Tuning the Intercage Distance in Charge-Regulated Blackberry-Type Assemblies through Host-Guest Chemistry

Chemistry. 2019 Apr 17;25(22):5803-5808. doi: 10.1002/chem.201900800. Epub 2019 Mar 27.

Abstract

Charged or neutral adamantane guests can be encapsulated into the cavity of cationic metal-organic M6 L4 (bpy-cage, M=PdII (2,2'-bipyridine), L=2,4,6-tri(4-pyridyl)-1,3,5-triazine) cages through hydrophobic interaction.
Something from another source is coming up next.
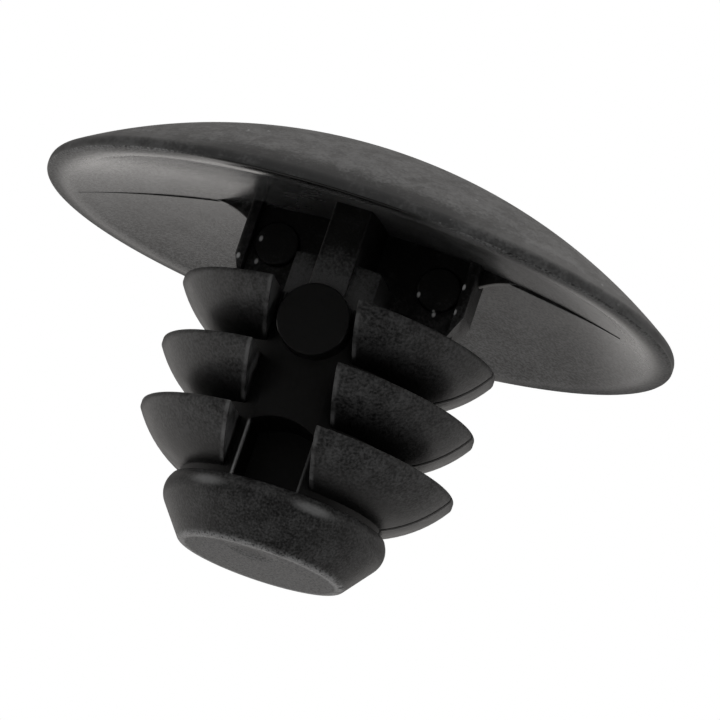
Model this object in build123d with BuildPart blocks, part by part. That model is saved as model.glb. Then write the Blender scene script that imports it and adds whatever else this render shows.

These encapsulations can provide an approach to control the net charge on the resulting cage-guest complexes and regulate their charge-dominated assembly into hollow spherical blackberry-type assemblies in dilute solutions: encapsulation of neutral guests will hardly influence their self-assembly process, including the blackberry structure size, which is directly related to the intercage distance in the assembly; whereas encapsulating negatively (positively) charged guests resulted in a shorter (longer) intercage distance with larger (smaller) assemblies formed. Therefore, the host-guest chemistry approach can be used to tune the intercage distance accurately.

Keywords: host-guest systems; intercage distances; macroions; metal-organic cages; self-assembly.